I was looking around for information on perspective correct texture mapping and found lots of articles and tutorials, and read them all. They basically say use u/z, v/z, and 1/z, and you're done. But, obviously I'm not done and still have questions. I'm using a z-buffer, so I already know the z at each pixel, but it's not a perspective correct z. If I divide the u and v by z, then divide by 1/z, it's a wash. Where do each of these z's come from? Also, I'm not sure how to step through the edges and scan lines. How do I calculate the deltas? Thanks for the help.

for each pixel of your triangle you calculate 1/z through interpolation. you can change your zbuffer to a 1/z buffer also. you can't just divide your u by z. you need to interpolate with u/z instead of u. do you see the difference? then when calculating your true perspective correct u value you divide by 1/z. you cannot just interpolate u, and z and then take the division of the two.



suppose I am doing one scanline of a triangle
I have 1/zl for the left most point and 1/zr further say I have
ul, vl, ur, vr, for the left and right most points these are the texture coord
also I have xl and xr the pixel position for the start(left) and end(right) of my current scanline.

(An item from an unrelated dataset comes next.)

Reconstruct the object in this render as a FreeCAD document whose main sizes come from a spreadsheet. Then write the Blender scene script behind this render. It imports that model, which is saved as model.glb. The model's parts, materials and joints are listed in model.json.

dZ = (1/zr - 1/zl)/(xr - xl)
z = 1/zl

u = ul/zl
v = vl/zl
dU = (ul/zl - ur/zr)/(xr - xl)
dV = (vl/zl - vr/zr)/(xr - xl)

for(x = xl;x <= xr; x++) { //xl and xr are the left and right most pixel positions of this scanline
plot(x,y, 1/z, u/z, v/z);
u += dU;
v += dV;
z += dZ;
}

Quote:
If I divide the u and v by z, then divide by 1/z

if you were doing this, you'd simply be dividing by z then multiplying, it would just give you back u,v.

Tim

Have a look at how Direct3D and OpenGL use homogeneous coordinates and a 4x4 projection matrix. After homogeneous division and viewport scaling, this results in (x, y, z, w) per vertex. 'z' is to be used -only- for the z-buffer. It is scaled by the projection matrix between 0.0 and 1.0. 'w' is used only for perspective correction and corresponds to 1/z where this 'z' denotes the 'z' before the projection matrix.

Confused? Sorry, the full explanation takes a few pages. But at least you have some keywords to google up. This approach also has great advantages for frustum clipping. In time you'll notice that the approach taken by hardware APIs is optimal.

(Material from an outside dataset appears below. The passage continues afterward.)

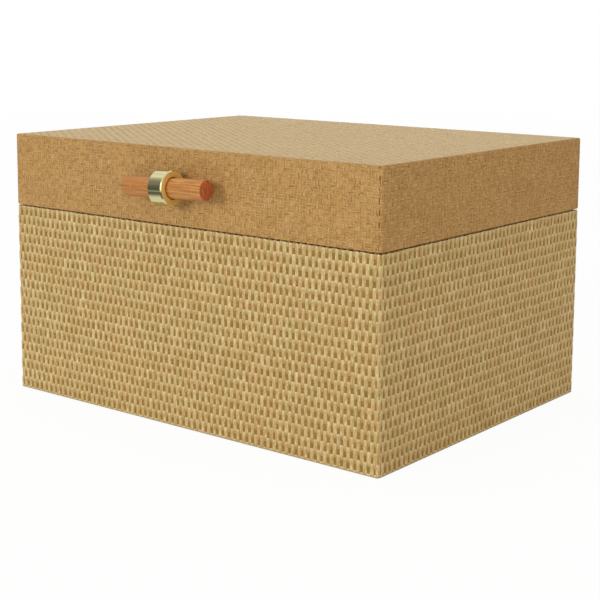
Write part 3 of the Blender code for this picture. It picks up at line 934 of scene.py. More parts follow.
@dataclass(frozen=True)
class Folding:
    """How a covering is folded: round four walls, over the open rim and round the closed end.

    A covering is drawn flat on the front wall's plane. The way along it runs from the closed end, across
    the wall, over the rim and down the inside. Points past the wall's ends go round the corner.
    """

    width: float = 0.305
    depth: float = 0.234
    base: float = 0.0
    sense: float = 1.0
    height: float = 0.128
    rim: float = 0.0072
    corner: float = 0.002
    rim_round: float = 0.0003
    end_round: float = 0.0005
    least_round: float = 0.00005
    hinge_drop: float = 0.0003
    hinge_round: float = 0.0005

    def reach(self, wall: Wall) -> float:
        """Give half the length of a wall."""
        return (self.width if wall.is_long else self.depth) / 2

    def half(self, wall: Wall) -> float:
        """Give the distance of a wall's outer face from the middle of the box."""
        return (self.depth if wall.is_long else self.width) / 2

    def eased(self) -> Folding:
        """Give the folding of the hinged wall, with a lower and rounder rim so that the lid swings clear."""
        return replace(self, height=self.height - self.hinge_drop, rim_round=self.hinge_round)

    def section(self, way: np.ndarray, sink: np.ndarray) -> tuple[np.ndarray, np.ndarray]:
        """Fold the way along the cloth in the wall's cross-section.

        Args:
            way: How far each point lies from the closed end, along the cloth.
            sink: How deep each point lies below the cloth's outer face.

        Returns:
            How far each point lies inwards from the outer face, and its height above the closed end.
        """
        inwards = np.where(way < 0, -way, np.clip(way - self.height, 0, self.rim))
        past = way > self.height + self.rim
        level = np.where(past, 2 * self.height + self.rim - way, np.clip(way, 0, self.height))
        by_rim = way > self.height / 2
        bend = np.maximum(np.where(by_rim, self.rim_round, self.end_round), sink + self.least_round)
        inner = np.where(by_rim, self.rim - bend, np.inf)
        centre_in = np.clip(inwards, bend, np.maximum(inner, bend))
        lowest = np.where(by_rim, -np.inf, bend)
        highest = np.where(by_rim, self.height - bend, np.inf)
        centre_up = np.clip(level, lowest, highest)
        off_in = inwards - centre_in
        off_up = level - centre_up
        length = np.maximum(np.hypot(off_in, off_up), NOTHING)
        share = (bend - sink) / length
        return centre_in + off_in * share, centre_up + off_up * share

    def fold(self, piece: bpy.types.Object, wall: Wall) -> None:
        """Fold a piece drawn flat on the front wall's plane, then turn it to its own wall.

        Args:
            piece: The flat piece.
            wall: The wall that it covers.
        """
        half = self.half(wall)
        reach = self.reach(wall)
        flat = read_points(piece)
        own = self.eased() if wall is Wall.BACK else self
        inwards, level = own.section(self.sense * (flat[:, 2] - self.base), flat[:, 1] + half)
        out = np.abs(flat[:, 0])
        limit = np.maximum(inwards, 0)
        here = out <= reach
        x = np.where(here, np.minimum(out, reach - limit), reach - inwards)
        y = np.where(here, half - inwards, half - np.maximum(out - reach, limit))
        inner_x = np.minimum(x, reach - self.corner)
        inner_y = np.minimum(y, half - self.corner)
        off_x = x - inner_x
        off_y = y - inner_y
        length = np.hypot(off_x, off_y)
        share = np.where(length > NOTHING, np.maximum(off_x, off_y) / np.maximum(length, NOTHING), 0)
        write_points(piece, np.column_stack((np.sign(flat[:, 0]) * (inner_x + off_x * share),
                                             -(inner_y + off_y * share), self.base + self.sense * level)))
        turn_to_wall(piece, wall)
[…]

For the actual rasterization I can only recommend Chris Hecker's Perspective Texture Mapping articles. They are worth gold for creating a flawless rasterizer with perspective texture mapping so read them ten times if you have to.

Don't hesitate to ask for some clarification!

Thanks for the replies, and I do need some clarification if you don't mind.

Tim, did you really mean:

dU = (ul/zl - ur/zr)/(xr - xl)
dV = (vl/zl - vr/zr)/(xr - xl)

or...

dU = (ur/zr - ul/zl)/(xr - xl)
dV = (vr/zr - vl/zl)/(xr - xl)

C0D1F1ED, I have looked at Chris Hecker's excellent articles but am confused when he says that x' is derived from x/z and interpolated from x0' to x1'. My scan lines are already projected into screen space when I get to the texturing, so the only interpolation for x is by exactly 1 each pixel. What am I missing?

Thanks.

Sorry for 2 consecutive posts, but I got the perspective working.

Thanks to Tim and Cod.